Contrast that with presentations using a crash dummy or with computer simulations using a generic image of a small occupant. The 3-D scans provide much greater detail, accuracy, and realism that will resonate with the jury. Advanced digital 3-D CT scans or X-rays of the actual plaintiff’s bony structures can be superimposed onto the surrogate scan and used in tandem. This combination allows the biomechanic expert to demonstrate where the belt was positioned in relation to the site of the spinal injury using the actual plaintiff’s own bony structures.
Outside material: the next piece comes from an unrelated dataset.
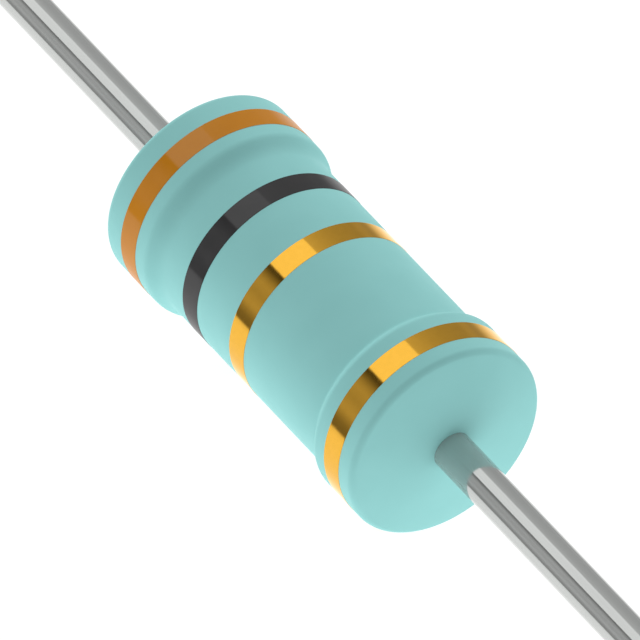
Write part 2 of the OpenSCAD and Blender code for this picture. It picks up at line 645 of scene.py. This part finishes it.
@dataclass
class Studio:
    """White floor, soft top light and grey surroundings, as metal round X sees them.

    The strips give the brightness that a shiny piece meets, by degrees round X, from +Y over +Z.
    The sky and bounce values give the soft light that a matt piece meets, above and below the
    floor's level: bounce is even, bounce_slant is strongest halfway down, and bounce_left and
    bounce_right grow towards the ends. The top light's reach and half angle are in degrees, as
    the object sees them.
    """

    floor_size: float = 4.0
    floor_glow: float = 0.93
    floor_tone: float = 0.16
    strips: tuple[Point, ...] = (
        (0, 0.46), (8, 0.49), (16, 0.425), (40, 0.465), (56, 0.54), (68, 0.635), (77, 0.715),
        (77.6, 0.95), (123.3, 0.95), (124, 0.07), (128, 0.10), (132, 0.215), (136, 0.345),
        (140, 0.455), (145, 0.535), (157, 0.465), (169, 0.565), (173, 0.55), (180, 0.38),
        (186, 0.26), (195, 0.21), (197.5, 1.13), (204, 1.28), (252, 1.30), (264, 1.40),
        (272, 1.47), (328, 1.40), (336, 1.18), (344, 0.90), (352, 0.52), (356, 0.44))
    sky_front: float = 0.715
    sky_behind: float = 1.469
    sky_left: float = 1.242
    bounce: float = 0.162
    bounce_slant: float = 1.341
    bounce_left: float = 2.138
    bounce_right: float = 1.007
    top_light_height: float = 0.5
    top_light_reach: Point = (-60.0, 20.0)
    top_light_tilt: float = 10.45
    top_light_half_angle: float = 23.15
    top_light_radiance: float = 0.40

    def build(self) -> None:
        """Makes the floor, the world and the top light."""
        bpy.context.scene.view_settings.view_transform = "Standard"
        self._floor()
        self._world()
        self._top_light()

    def _floor(self) -> None:
        """Lays a white floor under the body, which only a camera above it sees."""
        mesh = bmesh.new()
        bmesh.ops.create_grid(mesh, x_segments=1, y_segments=1, size=self.floor_size / 2)
        bmesh.ops.translate(mesh, vec=(0.0, 0.0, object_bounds()[0].z), verts=mesh.verts[:])
        data = bpy.data.meshes.new("floor")
        mesh.to_mesh(data)
        mesh.free()
        floor = bpy.data.objects.new("floor", data)
        bpy.context.scene.collection.objects.link(floor)
        material = bpy.data.materials.new("studio_floor")
        material.use_nodes = True
        tree = Tree(material.node_tree)
        path = tree.add("ShaderNodeLightPath")
        glow = tree.add("ShaderNodeEmission", {"Strength": self.floor_glow})
        matt = tree.add("ShaderNodeBsdfDiffuse", {"Color": grey(self.floor_tone)})
        seen = tree.add("ShaderNodeAddShader", {0: glow.outputs[0], 1: matt.outputs[0]})
        clear = tree.add("ShaderNodeBsdfTransparent")
        from_below = tree.add("ShaderNodeNewGeometry").outputs["Backfacing"]
        shown = tree.math("SUBTRACT", path.outputs[Ray.CAMERA.value], from_below)
        pick = tree.add("ShaderNodeMixShader", {0: shown, 1: clear.outputs[0], 2: seen.outputs[0]})
        tree.add("ShaderNodeOutputMaterial", {"Surface": pick.outputs[0]})
        data.materials.append(material)
        floor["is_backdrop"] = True

    def _strip_ring(self, tree: Tree, way: bpy.types.Node) -> bpy.types.NodeSocket:
        """Makes the ring of strips that shiny pieces meet.

        Args:
            tree: The world's tree.
            way: Node that splits a ray's direction into X, Y and Z.

        Returns:
            The strips' colour.
        """
        angle = tree.math("ARCTAN2", way.outputs["Z"], way.outputs["Y"])
        turn = tree.math("FRACT", tree.math("DIVIDE", angle, math.tau))
        ring = tree.add("ShaderNodeValToRGB", {0: turn})
        stops = ring.color_ramp.elements
        while len(stops) > 1:
            stops.remove(stops[-1])
        for i, (degrees, level) in enumerate(self.strips):
            stop = stops.new(degrees / FULL_TURN) if i else stops[0]
            stop.position = degrees / FULL_TURN
            stop.color = grey(level)
        return ring.outputs[0]

    def _soft_light(self, tree: Tree, way: bpy.types.Node) -> bpy.types.NodeSocket:
        """Makes the soft light that matt pieces meet: the sky, and a bounce from below.

        Args:
            tree: The world's tree.
            way: Node that splits a ray's direction into X, Y and Z.

        Returns:
            The light's strength.
        """
        along, across, height = (way.outputs[axis] for axis in "XYZ")
        to_left = tree.math("MINIMUM", along)
        behind = tree.math("MULTIPLY", tree.math("MAXIMUM", across), self.sky_behind)
        front = tree.math("MULTIPLY", tree.math("MINIMUM", across), -self.sky_front)
        left = tree.math("MULTIPLY", to_left, -self.sky_left)
        above = tree.math("ADD", tree.math("ADD", behind, front), left)
        # Below the floor's level, slant is the sine of twice the angle downwards: 1 halfway down
        flat = tree.math("SQRT", tree.math("SUBTRACT", 1.0, tree.math("MULTIPLY", height, height)))
        slant = tree.math("MULTIPLY", tree.math("MULTIPLY", height, flat), -2.0)
        low_left = tree.math("MULTIPLY", to_left, -self.bounce_left)
        slanted = tree.math("MULTIPLY", slant, tree.math("ADD", low_left, self.bounce_slant))
        low_right = tree.math("MULTIPLY", tree.math("MAXIMUM", along), self.bounce_right)
        below = tree.math("ADD", tree.math("ADD", slanted, low_right), self.bounce)
        return tree.mix(tree.math("LESS_THAN", height), above, below)

    def _world(self) -> None:
        """Surrounds the object: white for the camera, strips for shiny pieces, soft light else."""
        world = bpy.data.worlds.new("studio")
        bpy.context.scene.world = world
        world.use_nodes = True
        tree = Tree(world.node_tree)
        path = tree.add("ShaderNodeLightPath")
        way = tree.add("ShaderNodeSeparateXYZ",
                       {0: tree.add("ShaderNodeTexCoord").outputs["Generated"]})
        shiny = tree.math("MAXIMUM", path.outputs[Ray.GLOSSY.value],
                          path.outputs[Ray.TRANSMISSION.value])
        lit = tree.mix(shiny, self._soft_light(tree, way), self._strip_ring(tree, way))
        seen = tree.mix(path.outputs[Ray.CAMERA.value], lit, grey(1.0))
        back = tree.add("ShaderNodeBackground", {"Color": seen, "Strength": 1.0})
        tree.add("ShaderNodeOutputWorld", {"Surface": back.outputs[0]})

    def _top_light(self) -> None:
        """Hangs a long soft box over the object, parallel to X."""
        height = self.top_light_height
        left, right = (height * math.tan(math.radians(a)) for a in self.top_light_reach)
        data = bpy.data.lights.new("top_light", "AREA")
        data.shape = "RECTANGLE"
        data.size = right - left
        data.size_y = 2 * height * math.tan(math.radians(self.top_light_half_angle))
        data.energy = math.pi * data.size * data.size_y * self.top_light_radiance
        light = bpy.data.objects.new("top_light", data)
        bpy.context.scene.collection.objects.link(light)
        tilt = math.radians(self.top_light_tilt)
        light.location = ((left + right) / 2, -math.sin(tilt) * height, math.cos(tilt) * height)
        light.rotation_euler = (tilt, 0.0, 0.0)
        light.visible_camera = False


@dataclass
class Shot:
    """The photograph's view: a long lens, from above and from the right end.

    Angles are in degrees, frame width and aim in millimetres. Near and far are where the view is
    clipped, as shares of the camera's distance.
    """

    azimuth: float = 56.85
    elevation: float = 43.33
    half_angle: float = 0.7
    frame_width: float = 12.13
    aim_right: float = -0.034
    aim_up: float = -0.131
    sensor: float = 36.0
    near: float = 0.01
    far: float = 10.0

    def build(self) -> None:
        """Makes the camera and hands it to the scene."""
        azimuth, elevation = math.radians(self.azimuth), math.radians(self.elevation)
        back = Vector((math.sin(azimuth) * math.cos(elevation),
                       -math.cos(azimuth) * math.cos(elevation), math.sin(elevation)))
        turn = (-back).to_track_quat("-Z", "Y")
        aim = turn @ Vector((self.aim_right, self.aim_up, 0.0)) * MM
        half = math.radians(self.half_angle)
        distance = self.frame_width / 2 * MM / math.tan(half)
        data = bpy.data.cameras.new("camera")
        data.sensor_width = self.sensor
        data.lens = self.sensor / 2 / math.tan(half)
        data.clip_start, data.clip_end = distance * self.near, distance * self.far
        camera = bpy.data.objects.new("camera", data)
        bpy.context.scene.collection.objects.link(camera)
        camera.rotation_mode = "QUATERNION"
        camera.rotation_quaternion = turn
        camera.location = aim + back * distance
        bpy.context.scene.camera = camera


def main() -> None:
    """Builds the view, the studio and every piece."""
    logging.basicConfig(level=logging.INFO, format="%(name)s: %(message)s")
    Shot().build()
    shop = Paintshop()
    Coat().build(shop)
    Band("orange_band", "first_digit_band", ORANGE_PAINT).build(shop)
    Band("black_band", "second_digit_band", BLACK_PAINT).build(shop)
    Band("gold_band", "multiplier_band", GOLD_PAINT).build(shop)
    Band("gold_end_band", "tolerance_band", GOLD_PAINT).build(shop)
    for end in End:
        Wire(end).build(shop)
    Core().build(shop)
    Studio().build()


if __name__ == "__main__":
    main()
In other words, with integration of the plaintiff’s to-scale CT imagery, the plaintiff’s own scaled radiographic imagery data can be superimposed on the scanned surrogate, thereby placing the surrogate model on location and in position to sustain the injury at issue.

A Powerful Tool in Front of the Jury

ADS techniques provide credible and persuasive visuals to jurors. They offer the expert a previously unavailable level of precision and alleviate restrictions inherent to accident reconstruction and simulation software. By basing your expert’s work on scans of the actual evidence at issue in your case, you increase the likelihood that your expert’s trial presentation will stand up successfully to Daubert, Frye, or other evidentiary challenges. At the same time, your expert’s presentation appears more convincing to the jury because it allows the biomechanic to show the jury, and not just tell them, how the occupant was wearing the belt during the crash and how the fracture injury occurred using the actual evidence at issue in the case—not a generic rendering. The choice to use additional technologies at trial can be a difficult one for any trial lawyer, but advanced digital scanning technologies can be an incredibly effective way to present biomechanical injury causation analysis to the jury, and it could be the game changer that wins your case.